How AI Chips Shape the Next Phase of AI Adoption
As AI systems move from experimental pilots to critical infrastructure, AI chips have become a central lever for scaling responsibly and sustainably.
The competition between NVIDIA AI chips, alternative accelerators, and in-house custom silicon is set to influence which organizations can deploy AI widely while keeping costs, energy consumption, and latency under control.
In this context, chip wars are less about headline-grabbing rivalries and more about deeper shifts in how computing is structured.
Companies that align their AI strategy with the evolving landscape of AI processors, whether by embracing custom silicon, diversifying suppliers, or optimizing workloads for a mix of hardware, will be better positioned to navigate uncertainty.
Those decisions will help determine who can turn AI from a promising technology into a dependable foundation for products, services, and entire industries.
Frequently Asked Questions
1. How do AI chips differ from traditional server CPUs in real deployments?
AI chips focus on massively parallel math operations, so in practice they handle model training and inference, while CPUs still manage orchestration, networking, storage, and general logic around those AI workloads.
2. Why don't all companies build their own custom silicon for AI?
Designing custom silicon demands huge upfront investment, deep hardware expertise, long lead times, and enough scale to justify the cost, so most organizations rely on existing AI processors instead.
3. Do AI chip choices affect the environmental impact of AI?
Yes.
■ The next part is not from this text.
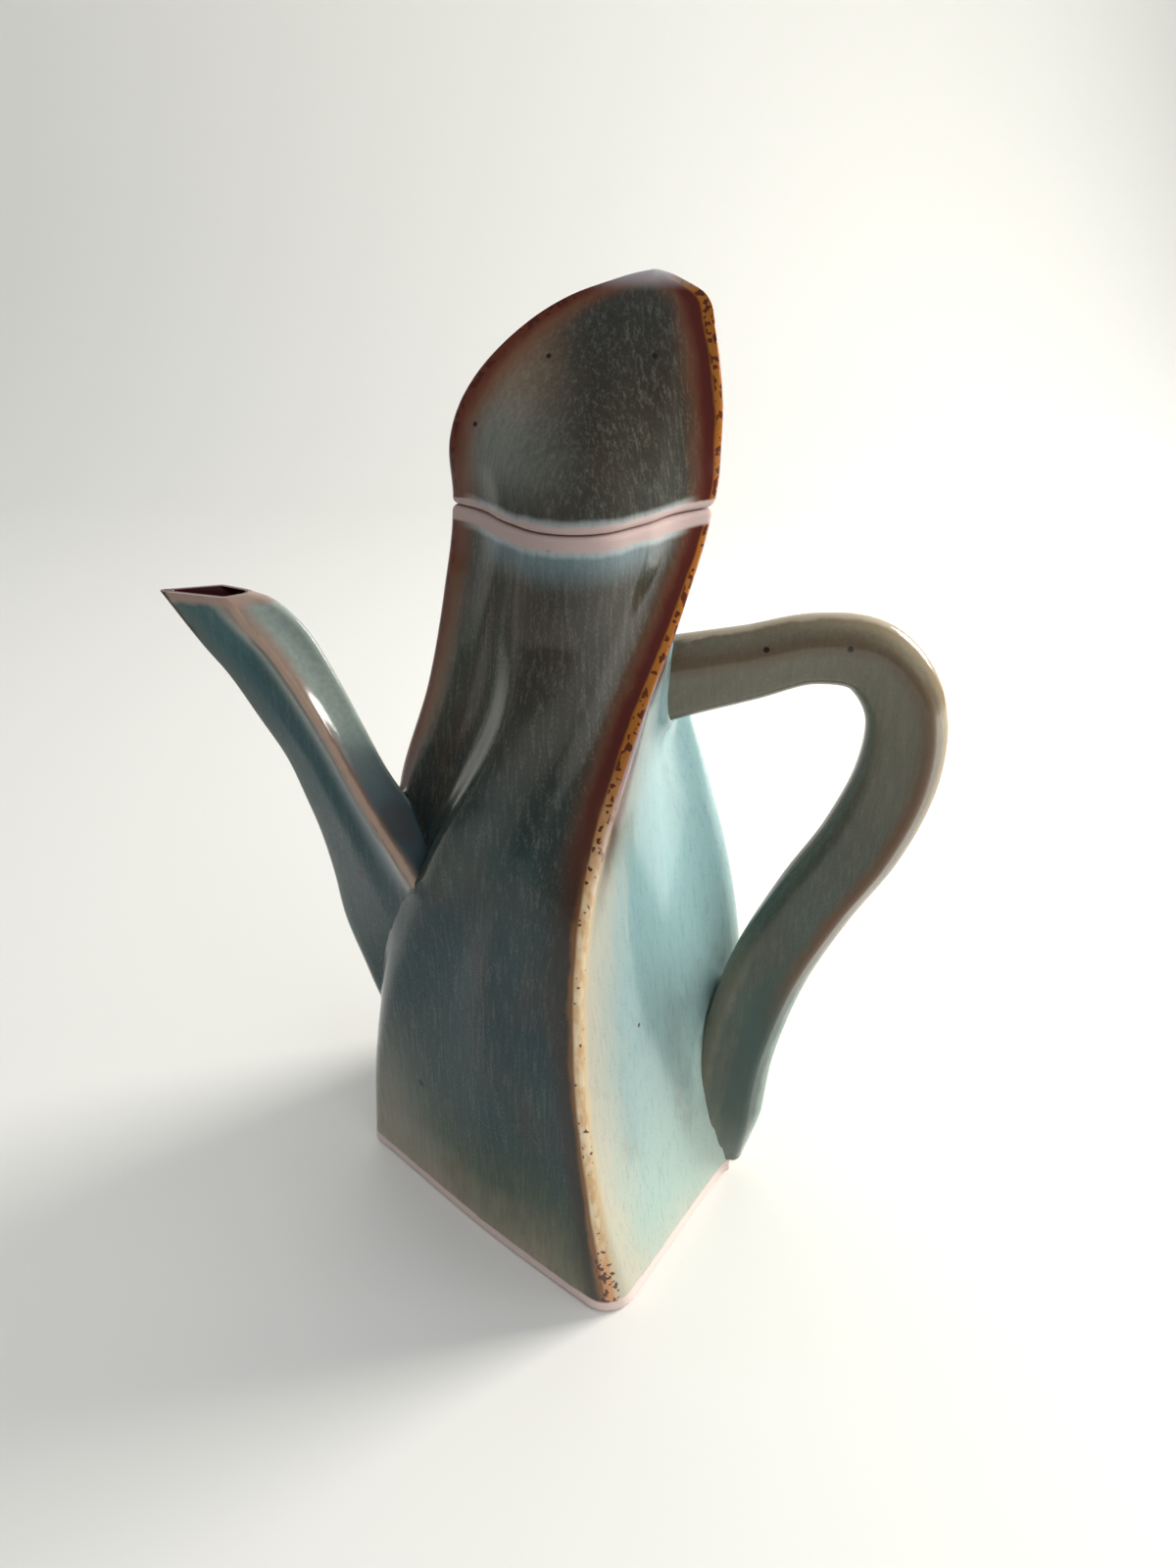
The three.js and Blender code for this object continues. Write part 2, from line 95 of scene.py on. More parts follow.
# Rows of points up the pot and the lid, round their edges, and along the spout and the handle. From
# section SPOUT_CLEAR on, the spout is clear of the wall.
WALL_LEVELS = 150
LID_LEVELS = 64
EDGE_STEPS = 6
TIP_STEPS = 7
SKIN_RINGS = 110
SPOUT_RINGS = 130
SPOUT_CLEAR = 8
HANDLE_RINGS = 170

# Ridges, soft corners and what is pressed into the faces
RIDGE_RADIUS = 2.8
FOOT_RADIUS = 9
SOFT_RADIUS = 9
NECK_SOFT_RADIUS = 16
FOOT_SOFT_RADIUS = 3
TIP_SOFT_RADIUS = 1
LEAST_RADIUS = 0.5
HOLLOW_DEPTH = 6
CREASE_DEPTH = 2.5
PINCH_DEPTH = 1.4
FOOT_BOW = 1.8

# How broad the fillets are, the heights between which they change, and how far out the spout's flank is
SPOUT_CREASE = 2.5
SPOUT_FLANK = 4.5
LEAST_REACH = 0.3
KEEL_FOOT = (48, 70)
FLANK_TOP = (114, 96)
FLANK_OUT = (1, 11)
STRAP_CREASE = 2.5
STRAP_ROOT = 9.0
STRAP_UP = (118, 145)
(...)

More efficient AI chips can reduce energy use per training run or inference, which lowers data center power consumption and associated emissions for the same level of AI capability.
4. Can smaller startups compete if they can't access the latest NVIDIA AI chips?
They can, but often by using cloud-based AI instances, optimizing smaller models, or targeting specialized niches rather than training the largest frontier models that require top-tier hardware.